An efficient discrete unified gas-kinetic scheme for compressible turbulence

Abstract

In this paper, we develop an efficient Boltzmann-equation-based mesoscopic approach to simulate three-dimensional (3D) compressible turbulence, using reduced Gauss–Hermite quadrature (GHQ) orders by redefining the second distribution in terms of the total energy in the double distribution function approach. This allows the use of two sets of 3D off-lattice discrete particle velocity models, namely, a 27 discrete velocity model of the seventh-order GHQ accuracy (D3V27A7) combined with a 13 discrete velocity model of the fifth-order GHQ accuracy (D3V13A5), to achieve full consistency with the Navier–Stokes–Fourier system. The source terms in the Boltzmann–Bhatnagar–Gross–Krook system are designed to adjust both the Prandtl number and bulk-to-shear viscosity ratio. Compressible decaying homogeneous isotropic turbulence (DHIT) is simulated at low and moderate turbulent Mach numbers to validate our code. It is observed that the simulation results are in good agreement with those in the existing literatures.
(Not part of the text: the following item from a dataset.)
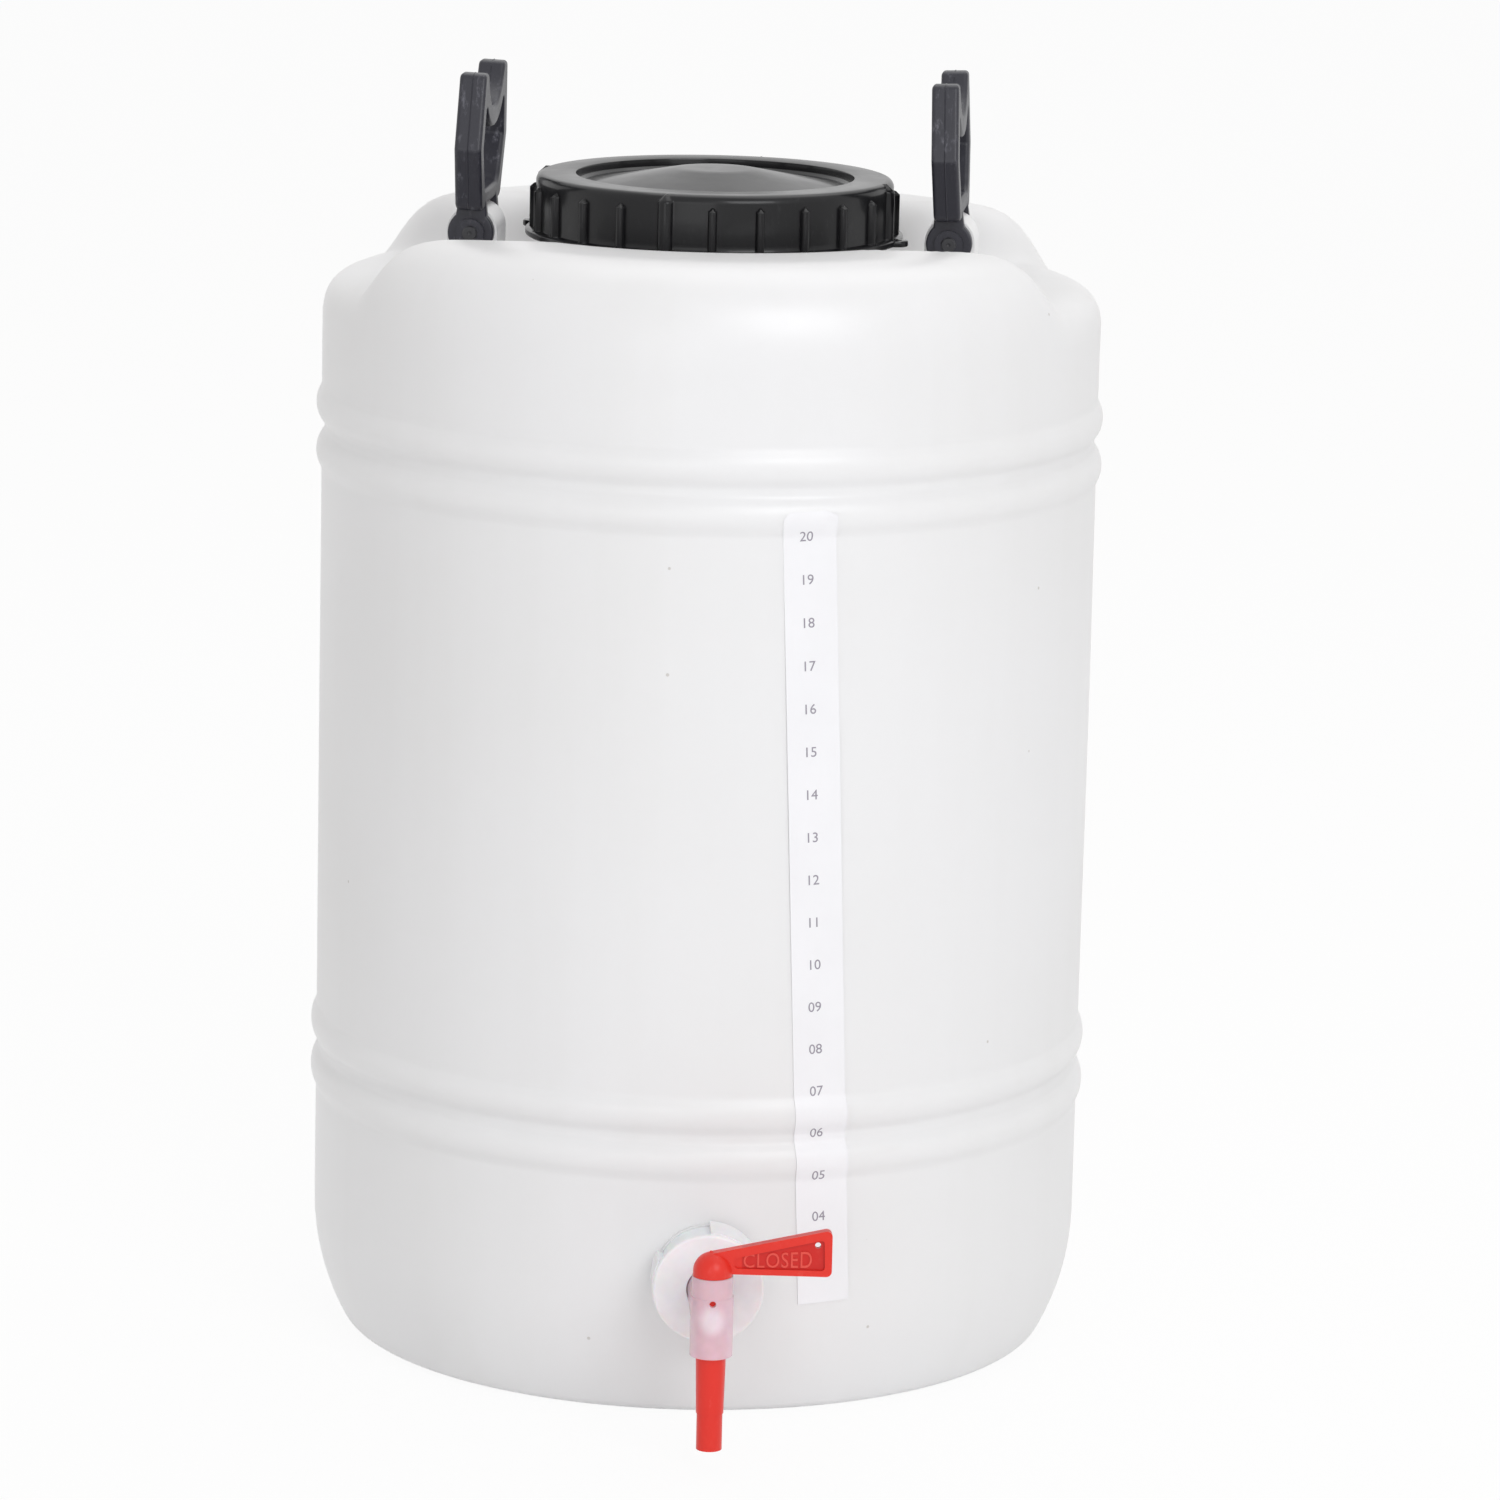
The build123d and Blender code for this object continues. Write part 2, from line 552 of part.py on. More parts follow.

Furthermore, the terms in the transport equation of turbulent kinetic energy are analyzed in detail, to illustrate four different transient stages from the initial random flow field to the developed DHIT. It is shown that the transient pressure-dilatation transfer happens rapidly, while the small-scale vortical structures take a longer time to establish physically. Compared to the existing literatures, our approach represents the most efficient mesoscopic scheme for compressible turbulence under the double distribution function formulation.